You might think of the Hong Kong wet market as just a place to buy groceries, but it is also a gathering of expert chefs. We’re not talking about professional cooks who buy their ingredients there—we are talking about the vendors themselves! If you are shopping for an ingredient you’re not too familiar with (maybe a type of fish you’ve never cooked with before), you can always ask the fishmonger for the best way to prepare it. If you’re looking to make your own soup, ask the auntie or uncle selling spices what to include if you’re looking to target particular health issues and they will be more than happy to help you out!
We always say that a true explorer should go down the path less travelled to hunt for treasure and experience something authentic, and the same applies to Hong Kong wet markets, too. Don’t settle for the first stall you—take your time exploring. As mentioned earlier, look for vibrant colours rather than the biggest and flashiest shop to get your hands on the best goods. Also, be sure to bring spare change when you visit the wet market; it’s not good form to burden the vendors with finding change for the twenty-dollar cabbage that you paid for with a five hundred dollar note!

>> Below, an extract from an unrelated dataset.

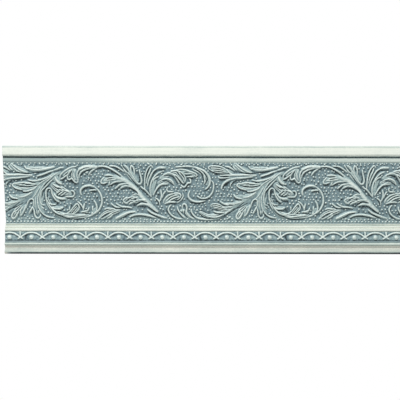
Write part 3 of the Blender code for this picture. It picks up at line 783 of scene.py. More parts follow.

We mentioned a couple of times that it’s important to make market friends, but being too nice doesn’t always work in your favour. Some market aunties or uncles may try to persuade you to buy more than what you want or need, whether it’s a fish that's too big or a few extra cherries, just so they can charge you slightly more than necessary. Make sure to stand firm in what you want to buy and if their wheedling makes a difference in price that you don’t want to settle for, just remember to be polite about declining it.